When it comes to having a history of infuriating advertising campaigns, Confused.com are pretty much the lords and masters. That Go Compare advert with the fat guy singing is well up there as far as irritating adverts go, but it’s only been on our screens for a short while compared to the amount of time confused.com has been annoying people.
They change the concepts of their adverts fairly regularly so perhaps we should credit them with at least realising how stupid they are. The current advertising campaign features their logo – a retarded scarecrow creature – coming to life and singing a variety of pop tunes with all of her cartoon friends. That’s right, I said “her” friends. Now, hands up who thought that the character on the confused.com logo was a woman. Anyone? Remember, we’re talking about this thing:
It looks like something a school child doodled while waiting for their detention to end.
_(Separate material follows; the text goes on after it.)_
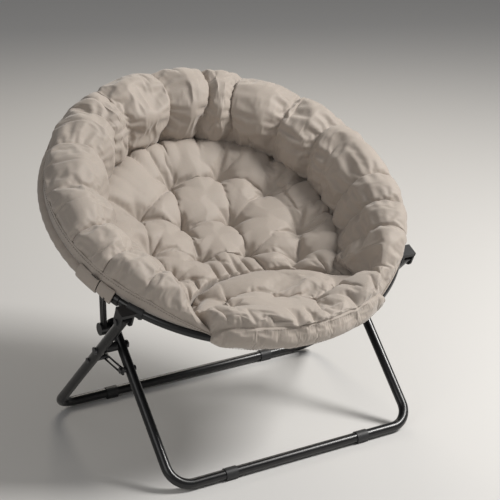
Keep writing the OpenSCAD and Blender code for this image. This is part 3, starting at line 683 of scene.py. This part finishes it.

Nice professionalism, confused.com. I’m sorry, but I don’t buy insurance off anyone that gets their kid to do all the work for them. My application form would probably be returned to me with a note saying “3/10 see me after class.”
But the most annoying confused.com advert, historically speaking, was the one with the insurance customers looking smugly into the camera and declaring “I’m confused.com.” So what are you so smug about? Being confused? With all the level of pride that a child displays when they’ve just learned to use the big boy toilet, people are declaring themselves incompetent. Fantastic!
Presumably the idea was that through the power of confused.com people are able to reach a satisfying conclusion in their search for an insurance deal. Before using confused.com no doubt they were pulling their hair out, had at least one rotating eyeball, had misplaced their nose and managed to contort their lips into an impossible squiggle shape (as per the logo.) I’m glad the customers are pleased with their outcome, but do they have to be so unbearably smug about it??
The irritation of this advert actually runs deeper. I can’t say for sure, but I strongly suspect that this advert saw the first use of the suffix “dotcom” in this particular way. Since then I have had to put up with everyone and their mother declaring on their Facebook statuses “bored.com” or “tired.com” and so on. I can happily say, without danger of hyperbole, that the next time I see someone use “.com” to end a description of their mood I will go out, find a gun and just start shooting. Killingspree.com.
How they can make amends
They can’t. I’m a ticking time bomb, and it’s all their fault.